Monday, 1 April 2013

Marked by the essential.

Since the appearance of Pope Francis on the balcony after his election I have been deeply impacted by him, and I am beginning to come to terms with this impact.
Pope Francis seems so different from both Bl John Paul II and from Benedict XVI and I feel as though I have been waiting for him to show us 'his true colours', as it were. Yet, I think that he has been showing us his overt intentions and his leadership from the very moment he appeared on the balcony. 

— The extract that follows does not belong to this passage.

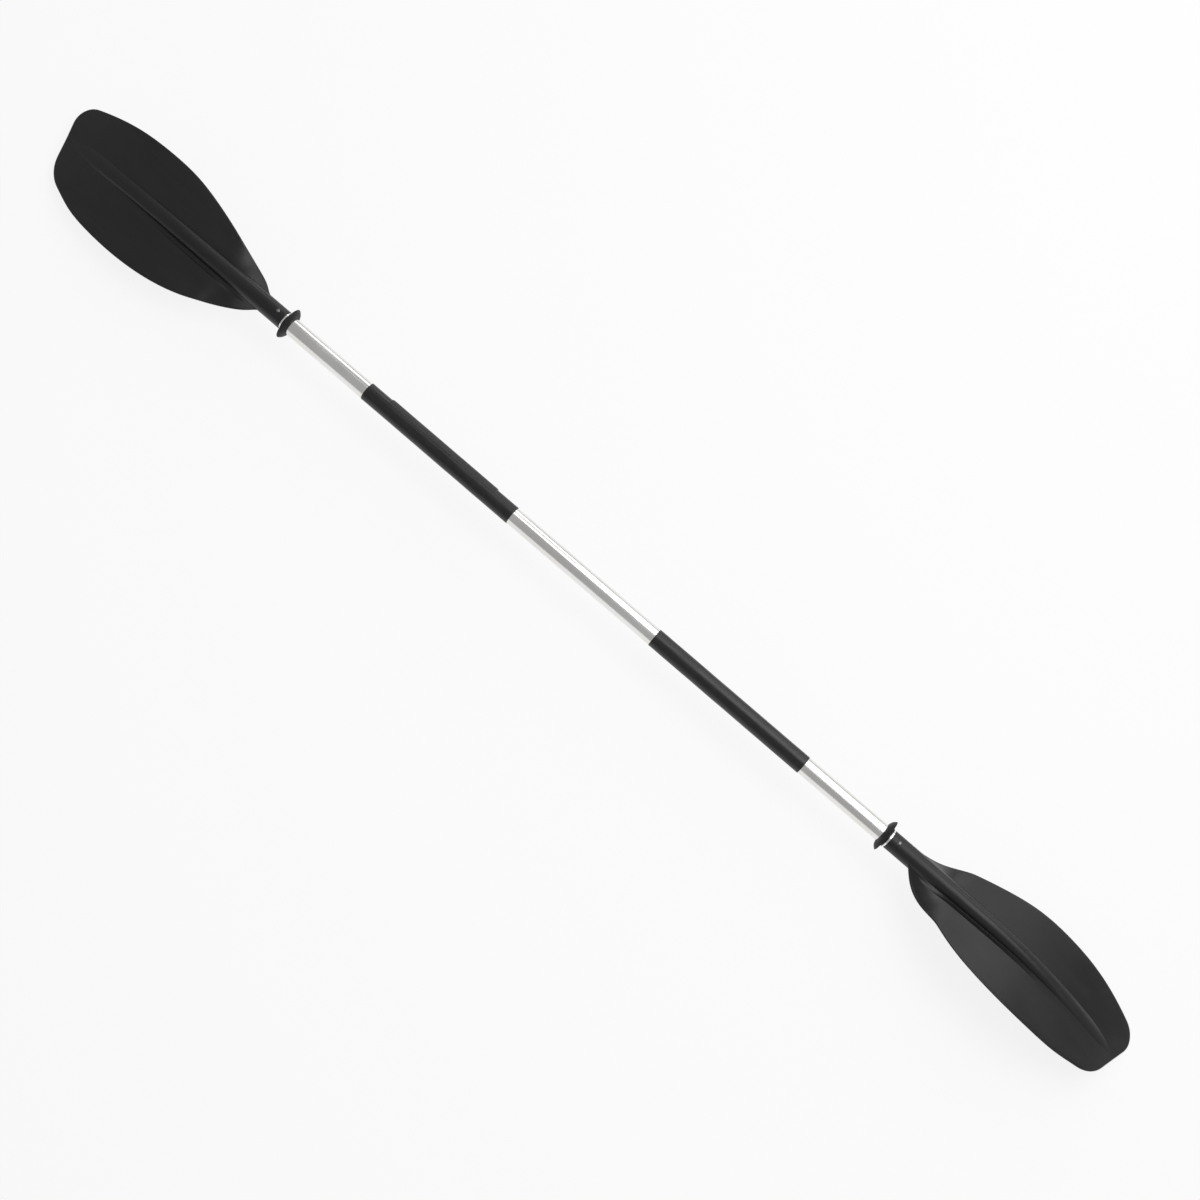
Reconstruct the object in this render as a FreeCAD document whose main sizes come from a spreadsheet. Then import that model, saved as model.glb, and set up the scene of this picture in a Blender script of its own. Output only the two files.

It was way back in 1975 that Pope Paul VI saw, prophetically, the need for a new evangelisation (he indicated this clearly in his Letter Evangelii Nuntiandi). And it was eight years later that John Paul II again, prophetically, began calling the Church to commit all her energies to evangelisation. He drew out for the whole Church the broad brush strokes of the New Evangelisation and, although many in the Church responded to his call, many did not. Then, Pope Benedict, carefully drew out for us a deeper appreciation of the New Evangelisation. And again, although some responded, many did not. Whilst we in Europe, in response to the Pope's calls, have talked about evangelisation (including myself), the Church in the Americas has been doing it! This is the difference that we are seeing in Pope Francis. Three Pope's now have taught us and called us to a new evangelisation. That time is now over; now we must let go of our reticence and allow Christ to love the world into life.
But what really makes me think that in Pope Francis we are already witnessing an evangelising Pope, are some words of Pope Benedict which have been resonating in my heart since he gave them to us. In his first Encyclical Letter he said that "Being Christian is not the result of an ethical choice or lofty idea, but the encounter with an event, a person, which gives life a new horizon and a decisive direction." Again, in his last Letter, Verbum Domini, he repeats, "The Christian life is essentially marked by an encounter with Jesus Christ, who calls us to follow him." Our lives are all about Christ; we live by grace or not at all!
We have received so much formation and enrichment from John Paul II and Benedict XVI, a formation and an enrichment which was intended to lead us to better serve the world. Pope Francis is already giving, and showing us that the life we profess is a life which is the gift of Christ, and it is that life which we are called to witness to and make available to others. This is the unique purpose of our being Catholics.
In some quarters people are calling him, as a matter of urgency, to reform the Roman Curia. Yet by his witness and example he is already making that reform - by shining light on what actually needs to be done - to enable people across the world to have a life-changing encounter with Jesus Christ.  
When I was studying in Valencia, 1998 - 2000, I remember a Spanish priest remarking to me that, although much of the Church in the New World was getting into gear with the New Evangelisation, an ancient Archdiocese like Valencia would need an awful lot of effort to get it to change course. For more than thirty years now the Holy Spirit and three Pope's have called us stake everything on Christ and to serve the world through Him. The talking is over; there is a new Pope who will simply do it.